La asfixiada clase media no puede ahorrar a través de las subidas de impuestos y las bajadas de prestaciones, si el dinero se sigue yendo por los dispendios autonómicos; sólo la deuda de las empresas, vivero de enchufismo, asciende a 13.870 millones de euros; en España hay 445.568 cargos públicos (no funcionarios de carrera, sino empleados políticos), uno por cada 100 habitantes; suman 300.000 más que en Alemania, donde apenas hay un empleado público por cada 800 ciudadanos. Es una locura insostenible, pero el dirigente autonómico sabe lo profundamente impopular que le va a resultar despedir a tanta gente enchufada, y se resiste. Naturalmente, a los politicos no les gusta bajar en las encuestas y verse en la calle mientras los ejecutivos de las empresas del IBEX ganan más cada año, intentemos todos cierta justicia. El problema de la injusticia no es sólo ético; una sociedad mal pagada anda entre grandes diferencias sociales y sin estímulo por lo que la productividad carece de acicate, para qué esforzarse, si no se tiene beneficio; por eso, está siendo muy injusta la resistencia de las autonomías a colaborar con el Gobierno en la reducción del gasto. Si bajamos los emolumentos salvajes, las primas y los bonus, tal vez las gentes puedan ganar y gastar un poco más; y, si las empresas crecen, a lo mejor, es posible generar puestos de trabajo reales, capaces de absorber la mano de obra falsa de las empresas públicas, o el sinsentido de 65.130 liberados sindicales y 31.210 empleados de las patronales; quizá la crisis sea el momento para moderar las diferencias sociales y descubrir que ser justos es también ser inteligentes.

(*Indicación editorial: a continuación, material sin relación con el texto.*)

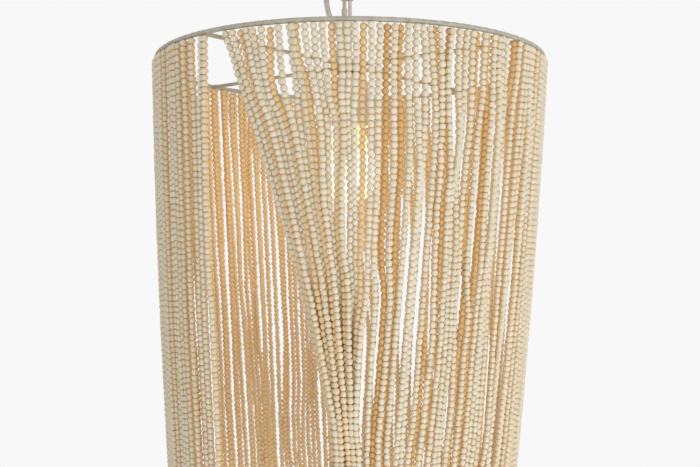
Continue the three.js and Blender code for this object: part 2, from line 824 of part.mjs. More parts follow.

Los recortes que la izquierda tacha de «ataque al Estado de Bienestar», -¿bueno, y a qué bienestar se refieren?, ¿a la ruina de la deuda heredada?- sabemos que los ajustes son obligados, que nos los han impuesto y tratan de suprimir esos privilegios que se han hecho habituales en esta sociedad, aunque en el fondo late un replanteamiento de la forma de vida de los españoles, de sus hábitos y costumbres; hablamos de los recortes gubernamentales en aquellos ámbitos de nuestra sociedad más favorecidos: una casta política que no da cuenta a nadie de sus actos y mantiene sus privilegios en todos los órdenes; una banca que maneja el dinero de los depositarios a su arbitrio e interés; unos sindicatos y empresarios dependientes de las subvenciones públicas y más atentos a sí mismos que al bien común y al provecho general. Todos ellos, rasgos de una sociedad, de un régimen periclitado más que de uno nuevo, pese a airear instrumentos formales de una democracia. Rajoy quiere, pero no puede o no sabe; todo su programa prometido se le ha quedado en la cuneta; dice que no tiene más remedio al venirle impuesto desde Bruselas; ¿puede gobernar y decidir o es un agente maniatado del exterior?
Ese abdicar de responsabilidades es el principal lastre, no ya de la democracia , sino del propio Estado Español, el que así actúa no se siente parte de dicho Estado. Algo, que repercute en nuestro nacionalismo y donde puede estar la clave de su debilidad; los españoles sólo gustamos celebrar el triunfo, nunca asumimos los fracasos; y lo más grave y extraño es que sin razón nos permitimos criticar y denigrar este País; nos relacionamos con la Nación de modo distante y desequilibrado: buscamos sus beneficios y rehuimos las cargas; es la tita lejana, a la que hay que sacar el dinero; las obligaciones y las cargas, a costa de los demás, ahí reside el éxito que ha tenido entre nosotros el «Estado del Bienestar», o mejor dicho: «Estado de beneficencia». Así la crisis ha hecho evidente la imposibilidad de un Estado al que se pide lo más y se da lo menos posible. La enorme deuda acumulada por particulares, empresas, ayuntamientos, autonomías y Estado muestran la bancarrota no meramente financiera, sino política y social de una España que ha cogido de la democracia los derechos y desechado los deberes: la responsabilidad individual y colectiva; la vida diaria aporta ejemplos de tal laxitud; este Gobierno debe sin dilación eliminar transversalmente los privilegios que la costumbre ha revestido de derechos. El volcán que significa requiere un despotismo, sea o no ilustrado, o una revolución cívica; todos saben ya que hay que hacer recortes, pero que los sufran los demás, lo cual quiere decir que no se los hagan a nadie, cosa que, en esta situación, es imposible, la realidad se impone, no lo permite.